Given instruction: Repeat every line below exactly as it reads.

------------------------------------------------------------------------

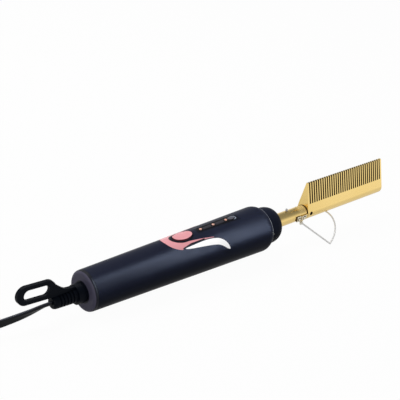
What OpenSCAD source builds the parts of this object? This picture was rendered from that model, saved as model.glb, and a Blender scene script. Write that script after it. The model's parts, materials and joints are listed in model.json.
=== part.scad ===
// Electric hot comb: tapered handle with a power button, a heated brass comb on a tube,
// a fold-out wire stand, a swivelling cord outlet with a hanging loop, and its mains cord.
// Handle sizes are along the handle's axis, X from the rear face to the comb, Z up.
// The whole comb is then tilted so that it rests on its rear rim and on the stand's feet.

/* [Handle] */
// Length from the rear face to the front shoulder
handle_len = 150.5; // [120:0.5:180]
// Diameter at the rear
rear_d = 27.6; // [24:0.1:32]
// Diameter at the front shoulder
shoulder_d = 34; // [31:0.1:38]
// Wall of the handle and of its caps
wall = 2.2; // [1.6:0.1:2.6]
// Length of the rounded front past the shoulder
front_round_len = 5.5; // [4:0.1:8]
// Diameter of the front opening
mouth_d = 27.6; // [25.6:0.1:29]

/* [Rear cap and cord outlet] */
// Thickness of the cap's rim
cap_rim = 3; // [2.4:0.1:4]
// Radius of the cap's rounded edge
cap_round = 2.4; // [1:0.1:2.4]
// Length of the cap's spigot inside the handle
cap_spigot = 7; // [5:0.5:10]
// Diameter of the turning bush
swivel_d = 13; // [11:0.1:14]
// Length that the bush stands proud of the rear face
swivel_proud = 1.4; // [0.8:0.1:3]
// Length of the strain relief behind the bush
relief_len = 21.5; // [20:0.5:30]
// Diameter of the strain relief at the bush
relief_base_d = 10.4; // [9:0.1:11]
// Diameter of the strain relief at its tip
relief_tip_d = 6.4; // [6:0.1:7]
// Number of grooves round the strain relief
relief_grooves = 5; // [3:1:5]

/* [Hanging loop] */
// Outer height of the loop
loop_h = 12.6; // [12:0.1:15]
// Outer length of the loop
loop_len = 27.4; // [26:0.1:32]
// Width of the loop's slot
slot_w = 7.2; // [6:0.1:7.6]
// Length of the loop's slot
slot_len = 18; // [14:0.1:19]
// Thickness of the loop
loop_t = 2.6; // [2:0.1:4]
// Height of the loop's front end above the handle's axis
loop_rise = 11; // [10.6:0.1:12]
// Upward slope of the loop towards the rear, in degrees
loop_slope = 3.6; // [0:0.2:5]

/* [Nose] */
// Diameter of the nose collar
collar_d = 27.4; // [25:0.1:27.6]
// Length of the collar in front of the handle
collar_len = 13; // [10:0.1:16]
// Length of the collar's cylindrical part
collar_straight = 5; // [1:0.1:6]
// Diameter of the collar's flat front face
collar_face_d = 19.5; // [16:0.1:22]

/* [Heated tube and comb] */
// Diameter of the heated tube
tube_d = 10.5; // [9:0.1:11]
// Wall of the heated tube
tube_wall = 1; // [0.8:0.1:1.2]
// Tube length between the collar's face and the comb
tube_show = 33.5; // [24:0.5:44]
// Length of the tube's neck inside the comb
neck_len = 13; // [11:0.5:18]
// Diameter of that neck
neck_d = 8.8; // [8:0.1:9]
// Length of the comb
comb_len = 88.3; // [70:0.1:100]
// Diameter of the comb's round spine
spine_d = 12; // [11.2:0.1:13]
// Height of the tooth tips above the axis
tip_z = 23.6; // [18:0.1:28]
// Height of the slot roots above the axis
root_z = 7.8; // [7:0.1:12]
// Thickness of the teeth at their tips
tip_t = 1.7; // [1.4:0.1:2.4]
// Spacing of the teeth
tooth_pitch = 2.517; // [2.2:0.001:3]
// Width of the slots between the teeth
slot_gap = 1.2; // [0.9:0.05:1.5]
// Distance from the comb's rear face to the middle of the first slot
first_slot = 2.9; // [2.2:0.1:4]
// Forward lean of the rear face at the tips
rear_lean = 1.5; // [0:0.1:2]
// Diameter of the heater rod
heater_d = 6; // [5:0.1:6.5]
// Length of the heater rod
heater_len = 60; // [45:1:62]

/* [Button and panel] */
// Distance from the front shoulder back to the middle of the power button
button_back = 69.5; // [66:0.5:72]
// Length of the power button
button_len = 15.4; // [12:0.1:18]
// Width of the power button
button_w = 9.2; // [8.6:0.1:10.4]
// Radius of the button's rounded ends
button_end_r = 3.6; // [3:0.1:4]
// Height that the button stands proud
button_proud = 0.7; // [0.3:0.1:1.5]
// Travel of the button
button_travel = 0.7; // [0.4:0.1:1]
// Gap round the button
button_gap = 0.35; // [0.2:0.05:0.6]
// Distance from the button's middle forward to the indicator window
window_ahead = 13; // [12:0.5:15]
// Length of the indicator window
window_len = 36.5; // [34:0.5:40]
// Width of the indicator window at its front end
window_w = 6.6; // [5.6:0.1:7.2]
// Width of the indicator window at its rear end
window_rear_w = 4.8; // [4:0.1:5.4]
// Depth of the window's face below the handle's surface
window_deep = 0.2; // [0.1:0.1:0.6]
// Distance from the window's rear end to the first indicator light
light_ahead = 3.4; // [2.8:0.1:4]
// Spacing of the indicator lights
light_pitch = 11.7; // [10:0.1:12.5]
// Diameter of an indicator light
light_d = 1.9; // [1.5:0.1:2.4]
// Depth of the coloured inlays
inlay_deep = 0.7; // [0.5:0.1:0.9]
// Length of the coloured inlays from end to end
inlay_len = 47.6; // [44:0.1:50]

/* [Inside] */
// Length of the circuit board
board_len = 71; // [70:0.5:72]
// Width of the circuit board
board_w = 15; // [13:0.5:15.5]
// Thickness of the circuit board
board_t = 1.6; // [1:0.1:1.8]
// Height between the board and the underside of the button
switch_h = 2.2; // [2:0.1:2.6]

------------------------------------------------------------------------

Solution:
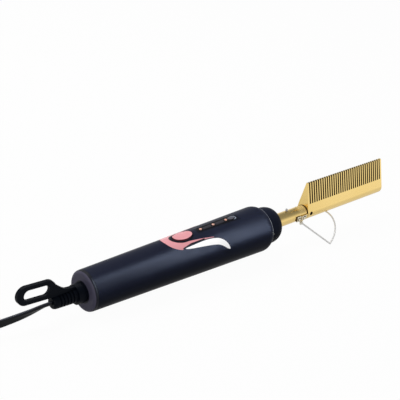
What OpenSCAD source builds the parts of this object? This picture was rendered from that model, saved as model.glb, and a Blender scene script. Write that script after it. The model's parts, materials and joints are listed in model.json.
=== part.scad ===
// Electric hot comb: tapered handle with a power button, a heated brass comb on a tube,
// a fold-out wire stand, a swivelling cord outlet with a hanging loop, and its mains cord.
// Handle sizes are along the handle's axis, X from the rear face to the comb, Z up.
// The whole comb is then tilted so that it rests on its rear rim and on the stand's feet.

/* [Handle] */
// Length from the rear face to the front shoulder
handle_len = 150.5; // [120:0.5:180]
// Diameter at the rear
rear_d = 27.6; // [24:0.1:32]
// Diameter at the front shoulder
shoulder_d = 34; // [31:0.1:38]
// Wall of the handle and of its caps
wall = 2.2; // [1.6:0.1:2.6]
// Length of the rounded front past the shoulder
front_round_len = 5.5; // [4:0.1:8]
// Diameter of the front opening
mouth_d = 27.6; // [25.6:0.1:29]

/* [Rear cap and cord outlet] */
// Thickness of the cap's rim
cap_rim = 3; // [2.4:0.1:4]
// Radius of the cap's rounded edge
cap_round = 2.4; // [1:0.1:2.4]
// Length of the cap's spigot inside the handle
cap_spigot = 7; // [5:0.5:10]
// Diameter of the turning bush
swivel_d = 13; // [11:0.1:14]
// Length that the bush stands proud of the rear face
swivel_proud = 1.4; // [0.8:0.1:3]
// Length of the strain relief behind the bush
relief_len = 21.5; // [20:0.5:30]
// Diameter of the strain relief at the bush
relief_base_d = 10.4; // [9:0.1:11]
// Diameter of the strain relief at its tip
relief_tip_d = 6.4; // [6:0.1:7]
// Number of grooves round the strain relief
relief_grooves = 5; // [3:1:5]

/* [Hanging loop] */
// Outer height of the loop
loop_h = 12.6; // [12:0.1:15]
// Outer length of the loop
loop_len = 27.4; // [26:0.1:32]
// Width of the loop's slot
slot_w = 7.2; // [6:0.1:7.6]
// Length of the loop's slot
slot_len = 18; // [14:0.1:19]
// Thickness of the loop
loop_t = 2.6; // [2:0.1:4]
// Height of the loop's front end above the handle's axis
loop_rise = 11; // [10.6:0.1:12]
// Upward slope of the loop towards the rear, in degrees
loop_slope = 3.6; // [0:0.2:5]

/* [Nose] */
// Diameter of the nose collar
collar_d = 27.4; // [25:0.1:27.6]
// Length of the collar in front of the handle
collar_len = 13; // [10:0.1:16]
// Length of the collar's cylindrical part
collar_straight = 5; // [1:0.1:6]
// Diameter of the collar's flat front face
collar_face_d = 19.5; // [16:0.1:22]

/* [Heated tube and comb] */
// Diameter of the heated tube
tube_d = 10.5; // [9:0.1:11]
// Wall of the heated tube
tube_wall = 1; // [0.8:0.1:1.2]
// Tube length between the collar's face and the comb
tube_show = 33.5; // [24:0.5:44]
// Length of the tube's neck inside the comb
neck_len = 13; // [11:0.5:18]
// Diameter of that neck
neck_d = 8.8; // [8:0.1:9]
// Length of the comb
comb_len = 88.3; // [70:0.1:100]
// Diameter of the comb's round spine
spine_d = 12; // [11.2:0.1:13]
// Height of the tooth tips above the axis
tip_z = 23.6; // [18:0.1:28]
// Height of the slot roots above the axis
root_z = 7.8; // [7:0.1:12]
// Thickness of the teeth at their tips
tip_t = 1.7; // [1.4:0.1:2.4]
// Spacing of the teeth
tooth_pitch = 2.517; // [2.2:0.001:3]
// Width of the slots between the teeth
slot_gap = 1.2; // [0.9:0.05:1.5]
// Distance from the comb's rear face to the middle of the first slot
first_slot = 2.9; // [2.2:0.1:4]
// Forward lean of the rear face at the tips
rear_lean = 1.5; // [0:0.1:2]
// Diameter of the heater rod
heater_d = 6; // [5:0.1:6.5]
// Length of the heater rod
heater_len = 60; // [45:1:62]

/* [Button and panel] */
// Distance from the front shoulder back to the middle of the power button
button_back = 69.5; // [66:0.5:72]
// Length of the power button
button_len = 15.4; // [12:0.1:18]
// Width of the power button
button_w = 9.2; // [8.6:0.1:10.4]
// Radius of the button's rounded ends
button_end_r = 3.6; // [3:0.1:4]
// Height that the button stands proud
button_proud = 0.7; // [0.3:0.1:1.5]
// Travel of the button
button_travel = 0.7; // [0.4:0.1:1]
// Gap round the button
button_gap = 0.35; // [0.2:0.05:0.6]
// Distance from the button's middle forward to the indicator window
window_ahead = 13; // [12:0.5:15]
// Length of the indicator window
window_len = 36.5; // [34:0.5:40]
// Width of the indicator window at its front end
window_w = 6.6; // [5.6:0.1:7.2]
// Width of the indicator window at its rear end
window_rear_w = 4.8; // [4:0.1:5.4]
// Depth of the window's face below the handle's surface
window_deep = 0.2; // [0.1:0.1:0.6]
// Distance from the window's rear end to the first indicator light
light_ahead = 3.4; // [2.8:0.1:4]
// Spacing of the indicator lights
light_pitch = 11.7; // [10:0.1:12.5]
// Diameter of an indicator light
light_d = 1.9; // [1.5:0.1:2.4]
// Depth of the coloured inlays
inlay_deep = 0.7; // [0.5:0.1:0.9]
// Length of the coloured inlays from end to end
inlay_len = 47.6; // [44:0.1:50]

/* [Inside] */
// Length of the circuit board
board_len = 71; // [70:0.5:72]
// Width of the circuit board
board_w = 15; // [13:0.5:15.5]
// Thickness of the circuit board
board_t = 1.6; // [1:0.1:1.8]
// Height between the board and the underside of the button
switch_h = 2.2; // [2:0.1:2.6]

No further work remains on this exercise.